Part of the ethicist’s role is to ask everyone involved to pause and reflect on whether de-escalation truly is appropriate. “That is a very important function of the ethics team,” Batten says.
However, it is problematic if ethicists put roadblocks in the way of clinicians acting in the patient’s best interest. “Emotionally, these cases carry long-lasting impact,” Batten says.
Many survey respondents recounted at least one difficult case where aggressive care clearly was harmful to the patient. The clinicians worked hard to convince everyone to agree it was time to de-escalate care, but high-intensity treatment continued anyway. Those clinicians reported making a decision against making the effort in future similar cases.
“If you’ve been thwarted enough times, essentially you just kind of give up,” Batten says. “It takes only one or two extreme cases for clinicians to shift the way they approach of all these cases.”
Essentially, clinicians adopt the attitude “Why even try? It’s what the family wants, so we’ll just keep going.”
“That really represents, in my view, clinicians neglecting their role to provide medical recommendations to the family based on the values and preferences of the patient as well as what is in the patient’s best interest,” Batten says.
For busy clinicians, embarking on a complex process involving multiple people to achieve a consensus to de-escalate care that is judged to be futile or potentially inappropriate can be perceived as burdensome.
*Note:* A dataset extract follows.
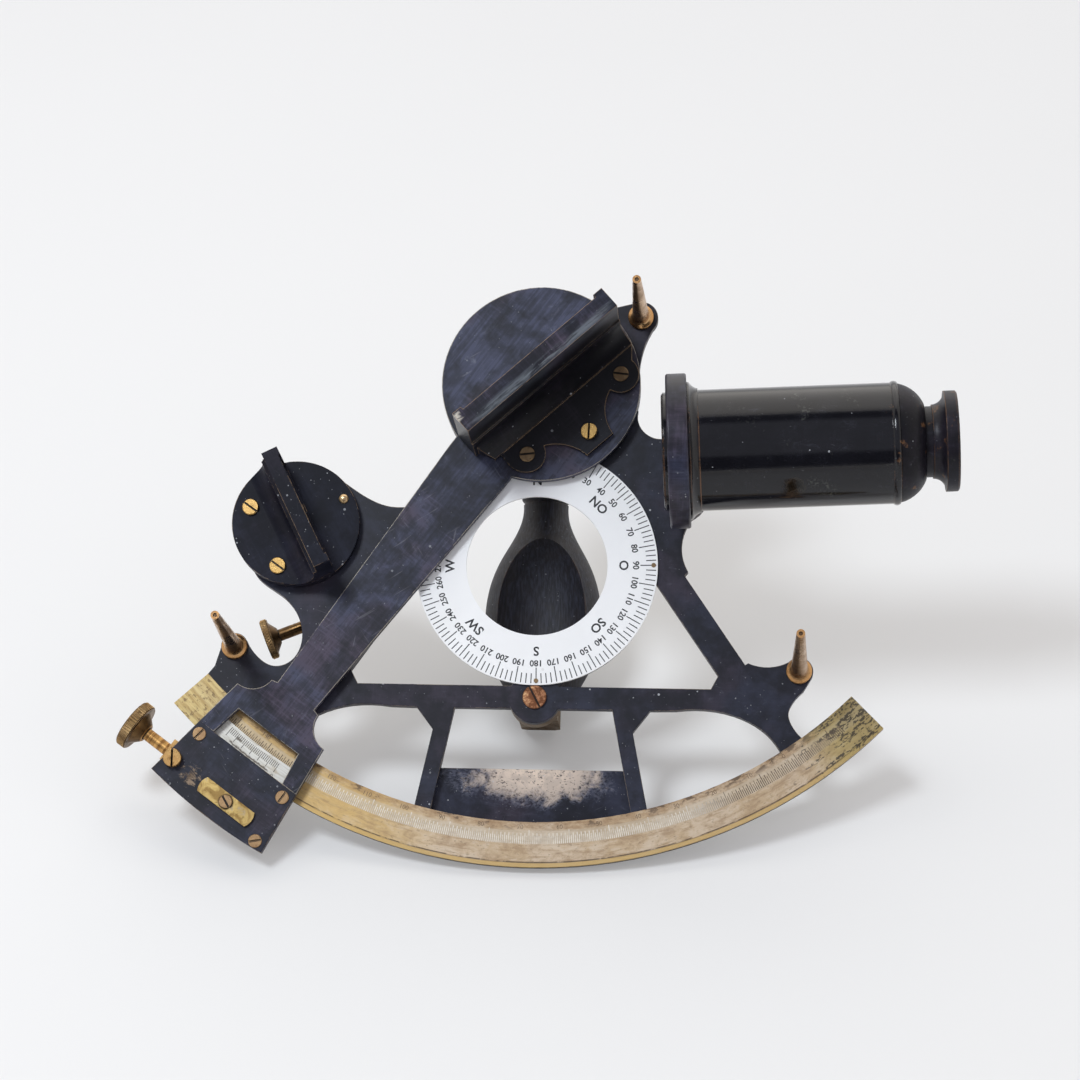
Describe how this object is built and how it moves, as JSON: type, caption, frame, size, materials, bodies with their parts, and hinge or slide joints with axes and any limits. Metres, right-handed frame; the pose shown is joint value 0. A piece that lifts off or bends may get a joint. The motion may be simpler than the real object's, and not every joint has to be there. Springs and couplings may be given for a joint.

Taking the extreme step of imposing a treatment limitation over the objection of the family at the end of that process also puts many additional burdens on the clinician. “That kind of process is only invoked in the most extreme cases, and when it is, it’s uncommon it goes all the way to completion,” says Batten. “But there is a lot of ICU-level care provided near the end of life that clinicians feel is unreasonable, yet never triggers these sorts of processes.”
Ethicists could offer other alternative approaches to facilitate de-escalation.
“Ethicists should consider how they can make it easier for individual clinicians to de-escalate, given that the whole system is bent toward escalation and intensity, even when clinicians believe it’s inappropriate,” Batten says.
One way ethicists can help is by examining hospital policies and practices. At the low-intensity facility, policies and practices supported clinicians’ efforts to de-escalate. “Ethicists could be asking themselves: ‘How can we design a system or a clinical environment that makes it easier for conversations about de-escalation to happen?’” Batten suggests.
REFERENCES
1. Dzeng E, Batten JN, Dohan D, et al. Hospital culture and intensity of end-of-life care at 3 academic medical centers. JAMA Intern Med 2023;183:839-848.
2. Abuhasira R, Anstey M, Novack V, et al. Intensive care unit capacity and mortality in older adults: A three nations retrospective observational cohort study. Ann Intensive Care 2022;12:20.
Ethicists can help by assisting in developing hospital policies and crafting ethics committees in a way that does not pose unnecessary bureaucratic challenges or prevent physicians from acting in the patient’s best interest.